Earlier this week we were fortunate enough to be able to visit a school and observe a Year 1 lesson with ten frame. The primary school is your typical Inner London school full of mixed ability pupils from various parts of the world, but with one slight difference in their approach to teaching mathematics, they were using the Singapore Maths approach to teaching and decided late last year that they will be using the Maths No Problem books.
The lesson itself focussed on subtracting withing 20 and as with the Singapore approach, which is very didactic, the class only looked at subtracting from the ones in this lesson, so something like 18-5. What we saw was that children could quite quickly make numbers beyond 10 using the ten frame but not all could recognise that numbers from 11 onwards required 2 ten frames. So for example 11, is one complete ten frame and one more cube within the second ten frame.
The class, in this case, didn’t have a strong enough understanding of place value for them to be able to answer similar questions without the concrete materials, which is fine in the first lesson as the school follows Jerome Bruner’s CPA approach. So what is the next step? Using the ten frame I would suggest the class focus on understanding that 17, for example, is not just how you ‘spell’ a number but each digit has a value. Making 17 would be a start and ‘seeing’ the maths evolve with your own eyes has a deep impact on learning and understanding. Asking children to write down the number 17 and trying to get the class to connect the abstract with the concrete is where the most important part of learning place value lies. Can you see how we wrote 17? 1 and a 7, can you see any of those numbers in your ten frame? Ohh you can see the seven? Can anyone see 1 of something? Aha…1 ten? Ohh that’s interesting! Going through numbers from 11-14 in the same way with the emphasis on the ones and also 1 ten, getting the children to show you using the ten frame and allowing the children to take more control allows for richer questioning after the number 14 has been looked at. Can anyone tell me how they think we can make 18? What do we need? How many ten frames do we need? How many cubes do I need to put on the first ten frame? How do we write down 18? Does the number tell us how many will go in the first ten frame? Is it one? what does that 1 mean again? Ohh there has to be 1 ten? ok great, so what next? Ohh another 8? Excellent! So what if asked you this….
What is 18-8? Can you use your ten frame to explain to your partner how we could do this? Ohh we can take the 8 away from the ones? So, looking at your ten frame, which ten frame should we take the 8 away from?
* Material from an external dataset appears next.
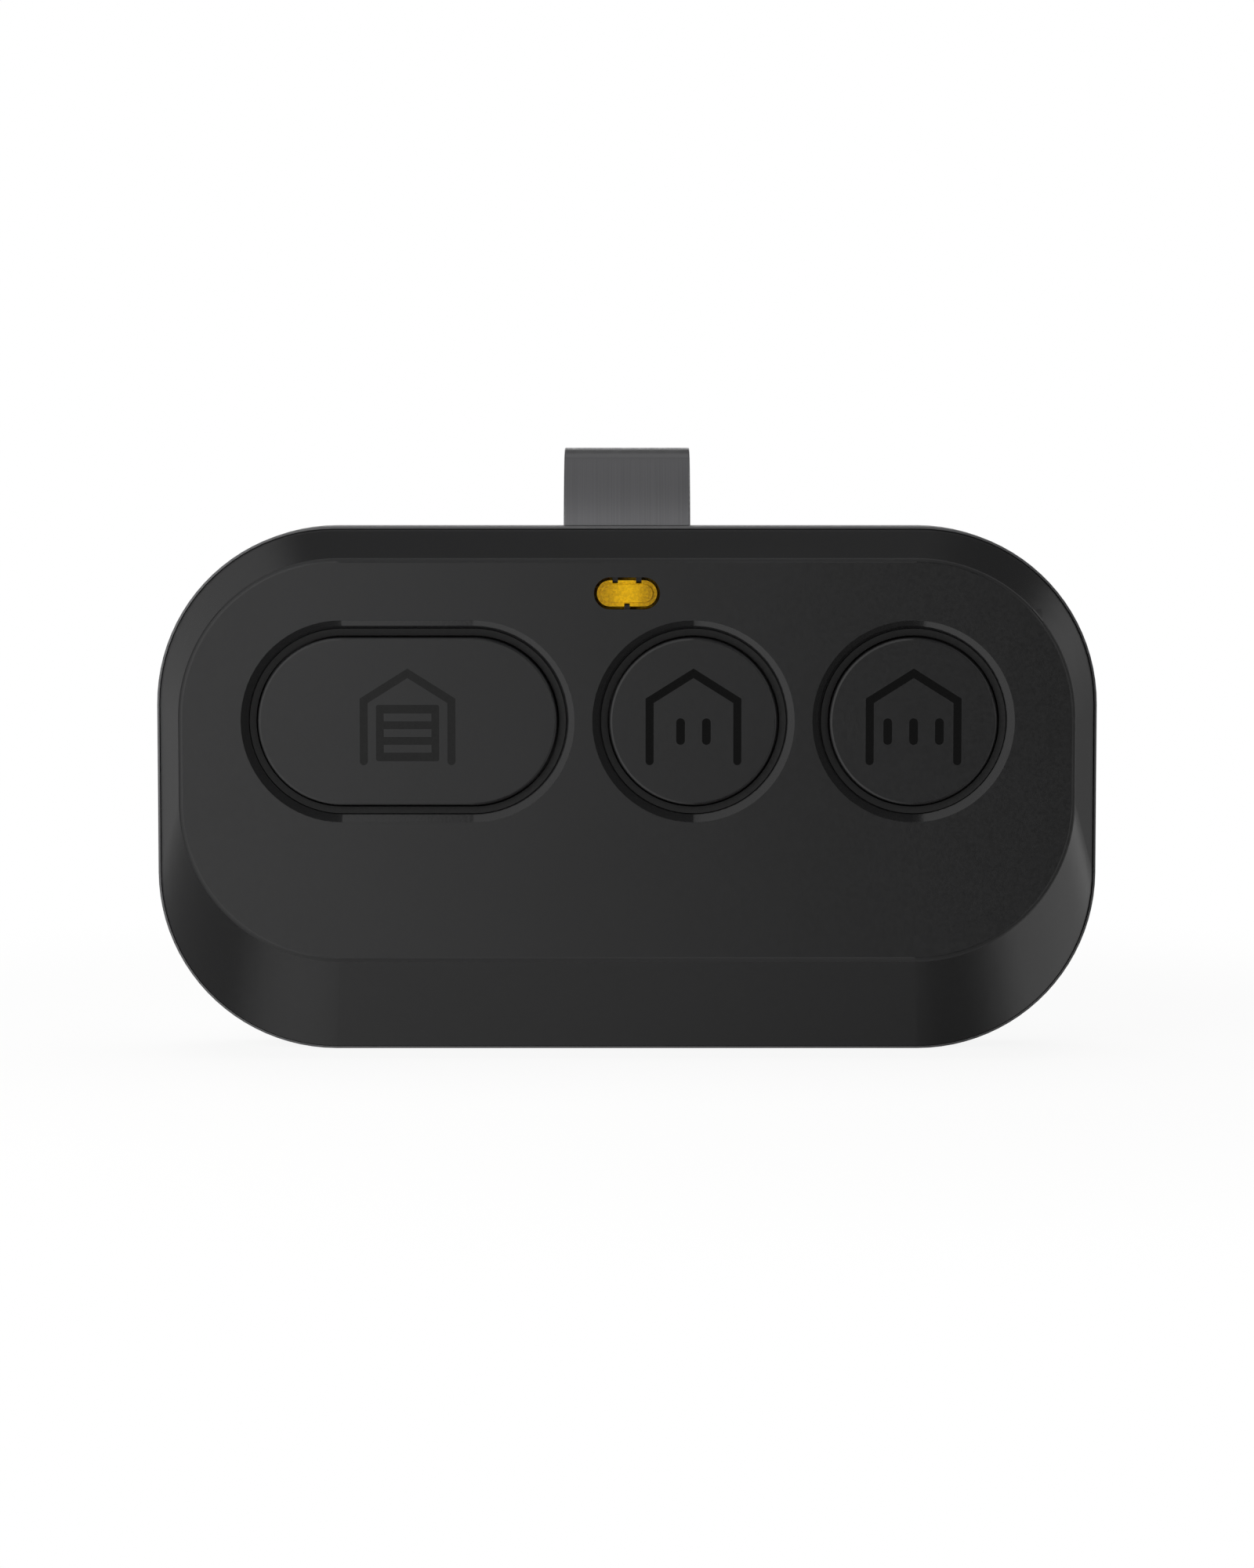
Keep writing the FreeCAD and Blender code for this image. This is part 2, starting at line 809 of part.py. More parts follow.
def switch_cover(x):
    """The steel plate that closes a press switch, with a round hole for the plunger."""
    cover = switch_square(x, switch_front_y, switch_front_y + switch_cover_thickness)
    return cover.cut(disc(
        x, button_row_z, plunger_radius + plunger_gap,
        switch_front_y, switch_front_y + switch_cover_thickness,
    ))


def switch_plunger(x):
    """The plunger between a cap and its switch, with a foot under the steel plate."""
    foot_front_y = switch_front_y + switch_cover_thickness + cap_rest_gap
    foot_back_y = foot_front_y + plunger_foot_thickness
    stem = disc(x, button_row_z, plunger_radius, flange_back_y, foot_back_y)
    foot = disc(x, button_row_z, plunger_foot_radius, foot_front_y, foot_back_y)
    return stem.fuse(foot).removeSplitter()


def chip(x, z, size, lead_count):
    """A chip on the back of the board, with a row of bent leads on each side."""
    half_x, half_z = size[0] / 2, size[1] / 2
    low_y = board_back_y + chip_standoff
    body = block(x - half_x, x + half_x, low_y, low_y + chip_thickness, z - half_z, z + half_z)
    leads = []
    for side in (-1, 1):
        for index in range(lead_count):
            middle = z + (index - (lead_count - 1) / 2) * chip_lead_pitch
            z_low, z_high = middle - chip_lead_width / 2, middle + chip_lead_width / 2
            knee = x + side * (half_x + chip_lead_reach / 2)
            tip = x + side * (half_x + chip_lead_reach)
            shoulder_y = low_y + chip_thickness / 2
            thick = chip_lead_thickness
            edge = x + side * half_x
            leads.append(block(
                min(edge, knee), max(edge, knee), shoulder_y, shoulder_y + thick, z_low, z_high
            ))
            leads.append(block(
                min(knee, knee - side * thick), max(knee, knee - side * thick),
                board_back_y, shoulder_y + thick, z_low, z_high,
            ))
            leads.append(block(
                min(knee, tip), max(knee, tip), board_back_y, board_back_y + thick, z_low, z_high
            ))
    return body.fuse(leads).removeSplitter()


def radio_chip():
    x = board_left_x + middle_column_from_edge
    z = board_bottom_margin + radio_chip_rise
    return chip(x, z, radio_chip_size, radio_chip_lead_count)


def microcontroller():
    return chip(board_left_x + controller_from_edge, cover_z, controller_size, controller_lead_count)


def crystal():
    """A metal can with round ends on a low flange."""
    x = board_left_x + middle_column_from_edge
    z = body_height - board_top_margin - crystal_width
    flange = pill(
        x, z, crystal_length, crystal_width, board_back_y, board_back_y + crystal_flange
    )
    can = pill(
        x, z, crystal_length - 2 * crystal_flange, crystal_width - 2 * crystal_flange,
        board_back_y, board_back_y + crystal_height,
    )
    can = can.makeFillet(crystal_flange, edges_at(can, board_back_y + crystal_height))
    return flange.fuse(can).removeSplitter()


def loop_antenna():
    """A stout wire loop that stands on the board, with its two feet soldered down."""
    left = board_left_x + board_corner_radius
    right = left + antenna_length
    z = board_bottom_margin + antenna_rise
    low, high = board_back_y, board_back_y + antenna_height
    bend = antenna_bend_radius
    shift = bend * (1 - math.sqrt(0.5))
    path = Part.Wire([
        Part.LineSegment(Vector(left, low, z), Vector(left, high - bend, z)).toShape(),
        Part.Arc(
            Vector(left, high - bend, z), Vector(left + shift, high - shift, z),
            Vector(left + bend, high, z),
        ).toShape(),
        Part.LineSegment(Vector(left + bend, high, z), Vector(right - bend, high, z)).toShape(),
        Part.Arc(
            Vector(right - bend, high, z), Vector(right - shift, high - shift, z),
            Vector(right, high - bend, z),
        ).toShape(),
        Part.LineSegment(Vector(right, high - bend, z), Vector(right, low, z)).toShape(),
    ])
    circle = Part.Circle(Vector(left, low, z), Vector(0, 1, 0), antenna_wire_radius)
    return path.makePipeShell([Part.Wire(circle.toShape())], True, False)


def small_parts(column_x):
    """A column of small two-ended parts on the back of the board."""
    length, width = small_part_size
    first_z = board_bottom_margin + small_parts_rise
    return Part.makeCompound([
        block(
            column_x, column_x + length, board_back_y, board_back_y + small_part_height,
            first_z + index * small_part_pitch, first_z + index * small_part_pitch + width,
        )
        for index in range(small_part_count)
    ])


def capacitors():
    return small_parts(board_left_x + capacitors_from_edge)


def resistors():
    return small_parts(board_left_x + resistors_from_edge)


# Battery

def battery_holder():
    """A round tray on the back of the board, open at one side for the side contact."""
    outer = cell_radius + cell_gap + holder_wall
    tray = disc(cover_x, cover_z, outer, board_back_y, board_back_y + holder_height)
    tray = tray.cut(disc(
        cover_x, cover_z, cell_radius + cell_gap, holder_floor_y, board_back_y + holder_height
    ))
    half = contact_window / 2
    window = block(
        cover_x - outer, cover_x - cell_step_radius, board_back_y, board_back_y + holder_height,
        cover_z - half, cover_z + half,
    )
    tail = block(
        cover_x + press_ring_radius - contact_gap,
        cover_x + press_ring_radius + contact_thickness + contact_gap,
        board_back_y, holder_floor_y,
        cover_z - contact_width / 2 - contact_gap, cover_z + contact_width / 2 + contact_gap,
    )
    return tray.cut([window, tail]).removeSplitter()


def positive_contact():
    """A leaf that leans on the side of the cell, with a foot soldered to the board."""
    inner = cover_x - cell_radius - contact_gap
    half = contact_width / 2
    leaf = block(
        inner - contact_thickness, inner, board_back_y, board_back_y + holder_height - contact_gap,
        cover_z - half, cover_z + half,
    )
    foot = block(
        inner - contact_foot, inner, board_back_y, board_back_y + contact_thickness,
        cover_z - half, cover_z + half,
    )
    return leaf.fuse(foot).removeSplitter()


def negative_contact():
    """A tongue that rises from the floor of the tray to the cell, with a tail down to the board."""
    reach = press_ring_radius
    half = contact_width / 2
    thick = contact_thickness
    touch = cell_front_y - contact_gap
    side = [
        (reach, holder_floor_y), (0, touch - thick), (-reach / 3, touch - thick),
        (-reach / 3, touch), (0, touch), (reach, holder_floor_y + thick), (reach, holder_floor_y),
    ]
    tongue = Part.Face(Part.makePolygon([
        Vector(cover_x + across, depth, cover_z - half) for across, depth in side
    ])).extrude(Vector(0, 0, contact_width))
    tail = block(
        cover_x + reach, cover_x + reach + thick, board_back_y, holder_floor_y + thick,
        cover_z - half, cover_z + half,
    )
    return tongue.fuse(tail).removeSplitter()


def coin_cell():
    """A coin cell with its smaller pole to the front and its can to the back."""
    can_front_y = cell_front_y + cell_step_height
    can = disc(cover_x, cover_z, cell_radius, can_front_y, cell_back_y)
    can = can.makeFillet(cell_step_height, edges_at(can, cell_back_y) + edges_at(can, can_front_y))
    pole = disc(cover_x, cover_z, cell_step_radius, cell_front_y, can_front_y)
    return can.fuse(pole).removeSplitter()


# Visor clip

def clip_side(offset):
    """One side of the bent strip, seen from its edge: the leg, the loop, the arm and the flare."""
    middle_y = strap_front_y + strap_thickness / 2
    loop = loop_radius - strap_thickness / 2
    lean = math.radians(clip_lean)
    flare = math.radians(clip_flare_angle)

    def point(y, z):
        return Vector(-strap_width / 2, y, z)

    def on_loop(angle):
        return point(
            middle_y + loop + (loop + offset) * math.cos(angle),
            loop_centre_z + (loop + offset) * math.sin(angle),
        )

    def outward(angle):
        return Vector(0, math.cos(angle), -math.sin(angle))

    def along(angle):
        return Vector(0, -math.sin(angle), -math.cos(angle))

    foot = point(middle_y - offset, channel_bottom_z + channel_side_gap)
    leg_top = point(middle_y - offset, loop_centre_z)
    arm_top = on_loop(-lean)
    arm_bottom = arm_top + along(lean) * clip_arm_length
    hub = arm_bottom + outward(lean) * (clip_flare_radius - offset)

    def on_flare(angle):
        return hub - outward(angle) * (clip_flare_radius - offset)

    flare_end = on_flare(-flare)
    tip = flare_end + along(-flare) * clip_end_length
    return [
        Part.LineSegment(foot, leg_top).toShape(),
        Part.Arc(leg_top, on_loop((math.pi - lean) / 2), arm_top).toShape(),
        Part.LineSegment(arm_top, arm_bottom).toShape(),
        Part.Arc(arm_bottom, on_flare((lean - flare) / 2), flare_end).toShape(),
        Part.LineSegment(flare_end, tip).toShape(),
    ]


def visor_clip():
    """The strip bent to shape, with the corners of its ends and all its long edges rounded."""
    front = clip_side(strap_thickness / 2)
    back = clip_side(-strap_thickness / 2)
    ends = [
        Part.LineSegment(front[-1].Vertexes[-1].Point, back[-1].Vertexes[-1].Point).toShape(),
        Part.LineSegment(front[0].Vertexes[0].Point, back[0].Vertexes[0].Point).toShape(),
    ]
    outline = Part.Wire(Part.__sortEdges__(front + back + ends))
    strip = Part.Face(outline).extrude(Vector(strap_width, 0, 0))
    corners = [
        e for e in strip.Edges
        if abs(e.Length - strap_thickness) < 1e-4 and abs(e.Vertexes[0].X - e.Vertexes[1].X) < 1e-4
    ]
    strip = strip.makeFillet(strap_corner_radius, corners)
    long_edges = [e for e in strip.Edges if e.Length > 2 * strap_width]
    return strip.makeFillet(strap_edge_rounding, long_edges)


# Every sub-part under the name of its file

def all_parts():
    shapes = {
        "front_housing": front_housing(),
        "rear_housing": rear_housing(),
        "button_guide": button_guide(),
        "light_pipe": light_pipe(),
        "circuit_board": circuit_board(),
        "status_light": status_light(),
        "microcontroller": microcontroller(),
        "radio_chip": radio_chip(),
        "crystal": crystal(),
        "loop_antenna": loop_antenna(),
        "capacitors": capacitors(),
        "resistors": resistors(),
        "battery_holder": battery_holder(),
        "positive_contact": positive_contact(),
        "negative_contact": negative_contact(),
        "coin_cell": coin_cell(),
        "battery_cover": battery_cover(),
        "cover_seal": cover_seal(),
        "visor_clip": visor_clip(),
        "housing_screws": Part.makeCompound([
            screw(x, z, counterbore_seat_y(), screw_radius, screw_length,
                  screw_head_radius, screw_head_height)
            for x, z in bosses
        ]),
        "board_screws": Part.makeCompound([
            screw(x, z, board_back_y, board_screw_radius, board_screw_length,
                  board_screw_head_radius, board_screw_head_height)
            for x, z in posts
        ]),
    }
    for name, (x, _) in buttons.items():
        shapes[name + "_button_cap"] = button_cap(name)
        shapes[name + "_button_icon"] = button_icon(name)
        shapes[name + "_switch_base"] = switch_base(x)
        shapes[name + "_switch_cover"] = switch_cover(x)
        shapes[name + "_switch_plunger"] = switch_plunger(x)
    return shapes


os.makedirs("parts", exist_ok=True)
for name, shape in all_parts().items():
    shape.exportStep("parts/" + name + ".step")
    print(name, len(shape.Solids), round(shape.Volume, 2))
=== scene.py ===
import math

import bmesh
import bpy
from mathutils import Matrix, Vector


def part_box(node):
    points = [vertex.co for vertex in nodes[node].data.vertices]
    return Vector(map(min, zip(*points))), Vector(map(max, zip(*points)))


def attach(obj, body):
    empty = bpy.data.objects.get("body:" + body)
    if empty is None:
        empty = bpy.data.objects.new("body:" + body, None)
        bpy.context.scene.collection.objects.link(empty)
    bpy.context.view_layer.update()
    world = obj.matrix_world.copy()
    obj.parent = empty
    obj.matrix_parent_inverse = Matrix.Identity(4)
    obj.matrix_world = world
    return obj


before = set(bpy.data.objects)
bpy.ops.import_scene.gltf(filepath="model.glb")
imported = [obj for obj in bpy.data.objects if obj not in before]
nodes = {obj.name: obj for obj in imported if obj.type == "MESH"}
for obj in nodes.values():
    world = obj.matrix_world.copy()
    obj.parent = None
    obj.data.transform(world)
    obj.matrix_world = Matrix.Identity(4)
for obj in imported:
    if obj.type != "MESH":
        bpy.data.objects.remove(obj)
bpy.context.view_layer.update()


# Front housing. Injection moulded ABS, black all through, from a tool with a fine spark texture,
# which is drawn coarser than real so that it shows. The sloped sides come out of the tool smoother
# and the chamfer round each button is polished, but handling keeps the face's rounded edge dull.

def linear(code):
    """An sRGB hex colour as linear RGBA."""
    channels = [int(code[i:i + 2], 16) / 255 for i in (1, 3, 5)]
    return [c / 12.92 if c <= 0.04045 else ((c + 0.055) / 1.055) ** 2.4 for c in channels] + [1.0]


def add(tree, kind, inputs=None, **settings):
    """Adds a node with its settings, and gives its inputs values or the sockets that feed them."""
    made = tree.nodes.new("ShaderNode" + kind)
    for name, value in settings.items():
        setattr(made, name, value)
    for name, value in (inputs or {}).items():
        if isinstance(value, bpy.types.NodeSocket):
            tree.links.new(value, made.inputs[name])
        else:
            made.inputs[name].default_value = value
    return made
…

Ahh let’s write that down, 18 = 10 + 8. So when we subtract the 8, what are we left with? Only the 10, can you see that on your ten frame? After a few examples and hands-on questions with discussions. We can then start to ask, How can we do this without using the ten frame? Let’s try 16-5, how can we think of this question? Ohh 16 is 10 and a 6? Ok, so what does the question ask us to do? subtract 5 from 16, where can we subtract the 5 from? Should we subtract from the 10 or 6? Ok. so what is 6-5? So is the answer 1? Let’s try that with our ten frame, do we get 1? So what did we forget? Aha, we forgot that there is still the ten!